3. "The Bear Came Over the Mountain" by Alice Munro

This heartbreaking long short story about a woman with Alzheimer's and the weird course her life takes while her husband watches in dismay and confusion has all the honest virtues that distinguish Munro from virtually every other living storyteller.



4. "Memento Mori" by Muriel Spark

Spark's masterpiece, with its echoing reminders that we must all die, is horrifically funny from beginning to end. The dialogue throughout is a joy.

5."Doctor Faustus" by Thomas Mann

Mann's great novel is concerned with the life of a famous composer who, as the title suggests, has forged a pact with the devil. No other novel matches its deep knowledge of the creative urge.

6. "As a Man Grows Older" by Older by Italo Calvino

This comic masterwork isn't strictly about old age, but it is concerned with the attainment of knowledge that comes with the passing of the years.




7. "The Old Boys" by William Trevor
Trevor's first novel is funny and moving and quietly observant of the eccentricities to which the elderly are prone.

8. "Confusion" by Stefan Sweig

This novella is told in the first person by an elderly professor who looks back on the unhappy man who was the greatest influence in his life.
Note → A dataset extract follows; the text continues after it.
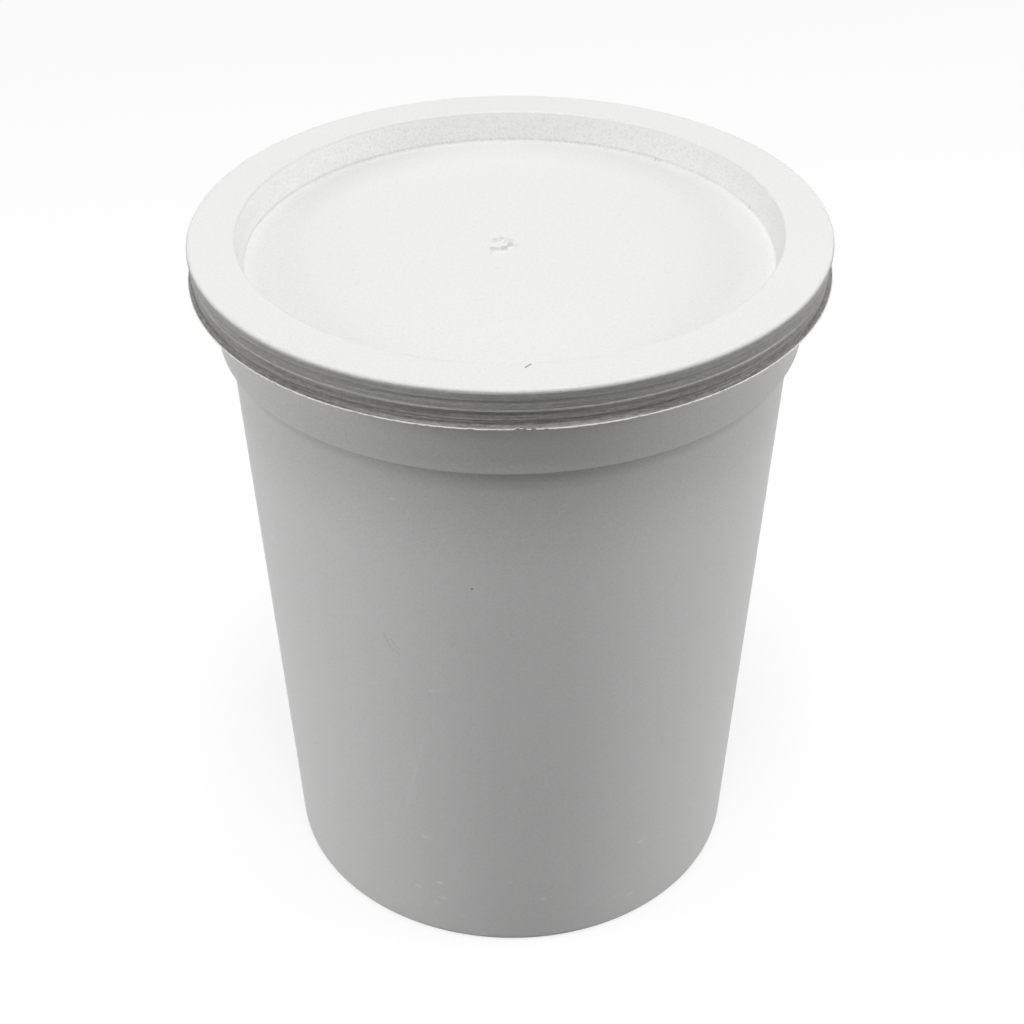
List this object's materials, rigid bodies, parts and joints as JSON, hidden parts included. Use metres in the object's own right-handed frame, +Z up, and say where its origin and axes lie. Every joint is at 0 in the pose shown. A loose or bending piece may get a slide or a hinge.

The story ends with a surprising and touching revelation.

9. "King Lear" by William Shakespeare
It's not a novel, of course, but it is arguably the greatest play in the language. We watch in pity and terror as a once proud man is reduced to almost nothing.

10. "The Book of Job"

One of the masterpieces of the Old Testament, especially in the King James translation. As with King Lear, Job is the victim of malign fate. He has to suffer the indignities of sores and lesions before he is restored to humanity.